[Start DATA SUPPLIED]

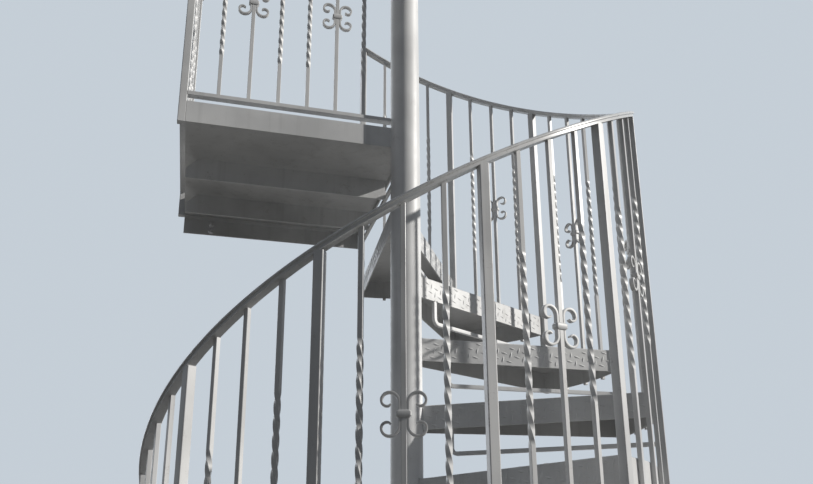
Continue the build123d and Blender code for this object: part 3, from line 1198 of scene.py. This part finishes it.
def direct_view(finish):
    """1 where the camera sees a surface, straight or in a reflection or through glass."""
    kinds = [
        finish.node("ShaderNodeLightPath", out=name)
        for name in ("Is Camera Ray", "Is Glossy Ray", "Is Transmission Ray")
    ]
    return finish.node("ShaderNodeClamp", None, {"Value": kinds[0] + kinds[1] + kinds[2]})


floor_tint = ground.mixed(direct_view(ground), floor_bounce, pale_floor)
floor_shell = ground.node(
    "ShaderNodeBsdfPrincipled", None, {"Base Color": floor_tint, "Roughness": 0.9}
)
ground.node("ShaderNodeOutputMaterial", None, {"Surface": floor_shell})
floor_mesh.materials.append(floor_paint)

world = bpy.data.worlds.new("studio")
world.use_nodes = True
bpy.context.scene.world = world
world.node_tree.nodes.clear()
sky = Finish(world.node_tree)
dome = sky.node("ShaderNodeBackground", None, {"Color": sky_light, "Strength": sky_strength})
backdrop = sky.node("ShaderNodeBackground", None, {"Color": pale_backdrop, "Strength": 1.0})
lit = sky.node("ShaderNodeMixShader", None, {0: direct_view(sky), 1: dome, 2: backdrop})
sky.node("ShaderNodeOutputWorld", None, {"Surface": lit})

# Name, strength, softness, azimuth, height and colour of each lamp, its angles in degrees.
lamps = (
    ("key", 3.68, 0.8, -20.0, 25.2, (1.0, 0.97, 0.92)),
    ("fill", 0.95, 55.0, 108.0, 30.0, (0.93, 0.96, 1.0)),
)
for label, strength, softness, azimuth_from, height_from, tint in lamps:
    lamp = bpy.data.lights.new(label, "SUN")
    lamp.energy = strength
    lamp.angle = radians(softness)
    lamp.color = tint
    turn_from, rise_from = radians(azimuth_from), radians(height_from)
    light_from = Vector(
        (cos(turn_from) * cos(rise_from), sin(turn_from) * cos(rise_from), sin(rise_from))
    )
    holder = bpy.data.objects.new(label, lamp)
    holder.rotation_euler = light_from.to_track_quat("Z", "Y").to_euler()
    bpy.context.scene.collection.objects.link(holder)

# The camera as it was fitted: lengths in pixels of an image of this size, then its turn, and
# its place in metres.
image_width, image_height = 813.0, 484.0
focal_px, centre_x, centre_y = 817.79, 431.19, 313.37
pitch, roll, yaw = radians(17.561), radians(-0.8622), radians(16.3812)
camera_place = (-0.63904, -2.46517, 1.55827)
forward = Vector((sin(yaw) * cos(pitch), cos(yaw) * cos(pitch), sin(pitch)))
level_right = Vector((cos(yaw), -sin(yaw), 0.0))
level_up = level_right.cross(forward)
right = level_right * cos(roll) + level_up * sin(roll)
up = level_up * cos(roll) - level_right * sin(roll)
optics = bpy.data.cameras.new("camera")
optics.sensor_width = 36.0
optics.lens = focal_px / image_width * optics.sensor_width
optics.shift_x = (image_width / 2 - centre_x) / image_width
optics.shift_y = (centre_y - image_height / 2) / image_width
camera = bpy.data.objects.new("camera", optics)
camera_turn = Matrix((right, up, -forward)).transposed().to_4x4()
camera.matrix_world = Matrix.Translation(camera_place) @ camera_turn
bpy.context.scene.collection.objects.link(camera)
bpy.context.scene.camera = camera
bpy.context.scene.view_settings.view_transform = "Standard"
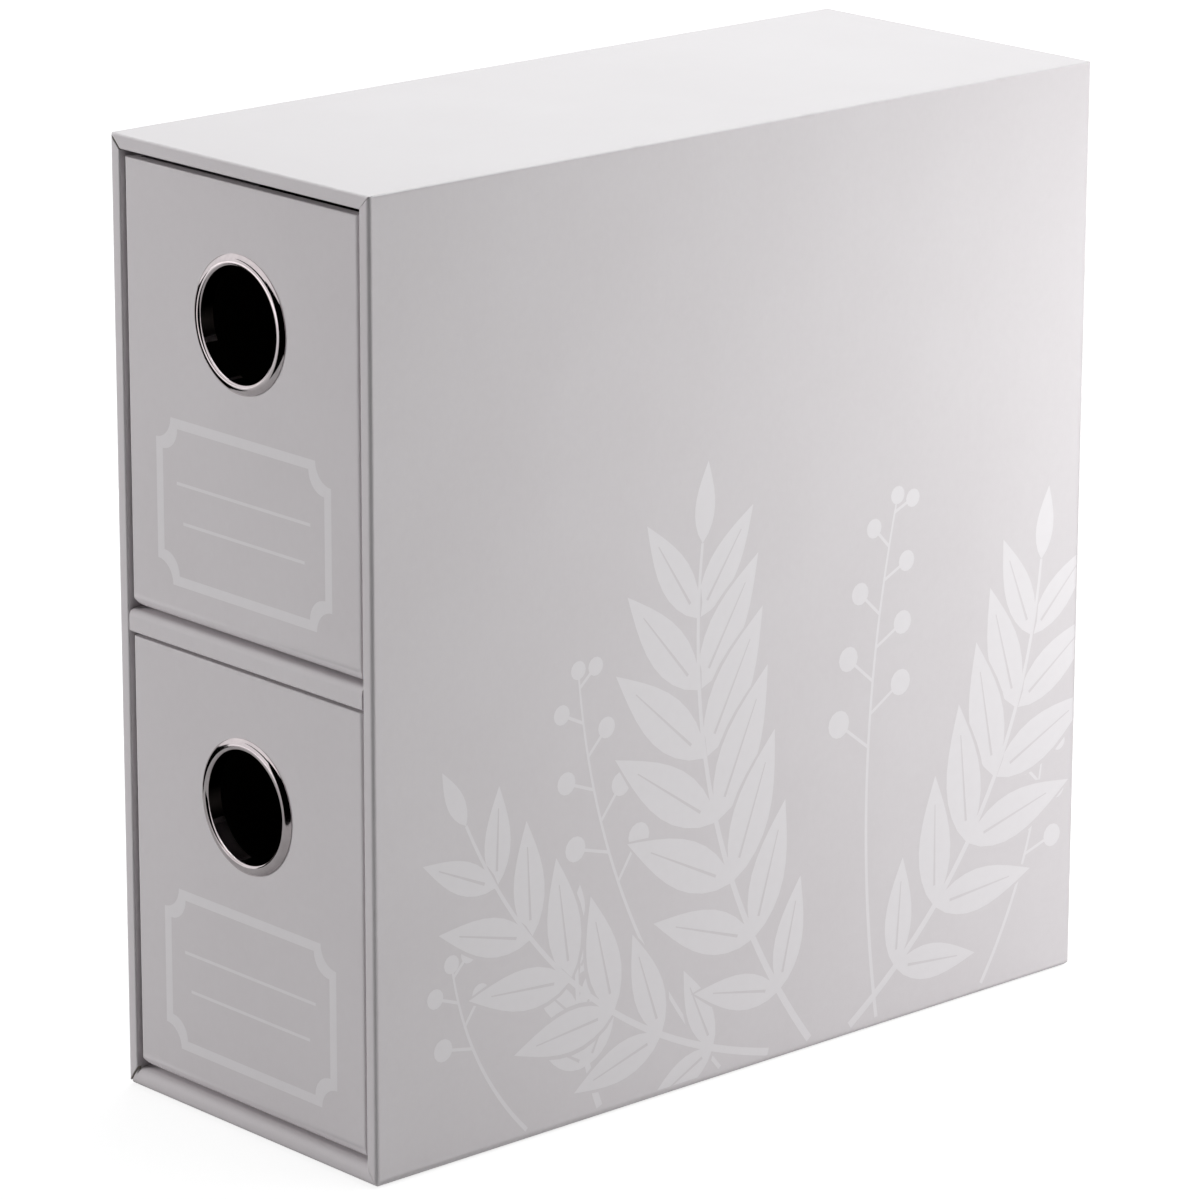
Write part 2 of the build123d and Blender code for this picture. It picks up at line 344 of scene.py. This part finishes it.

[End DATA SUPPLIED]

(WRITTEN EXERCISE): Give only the number of lines in the records that contain the string "scene".

(RESPONSE TO THIS EXERCISE): 7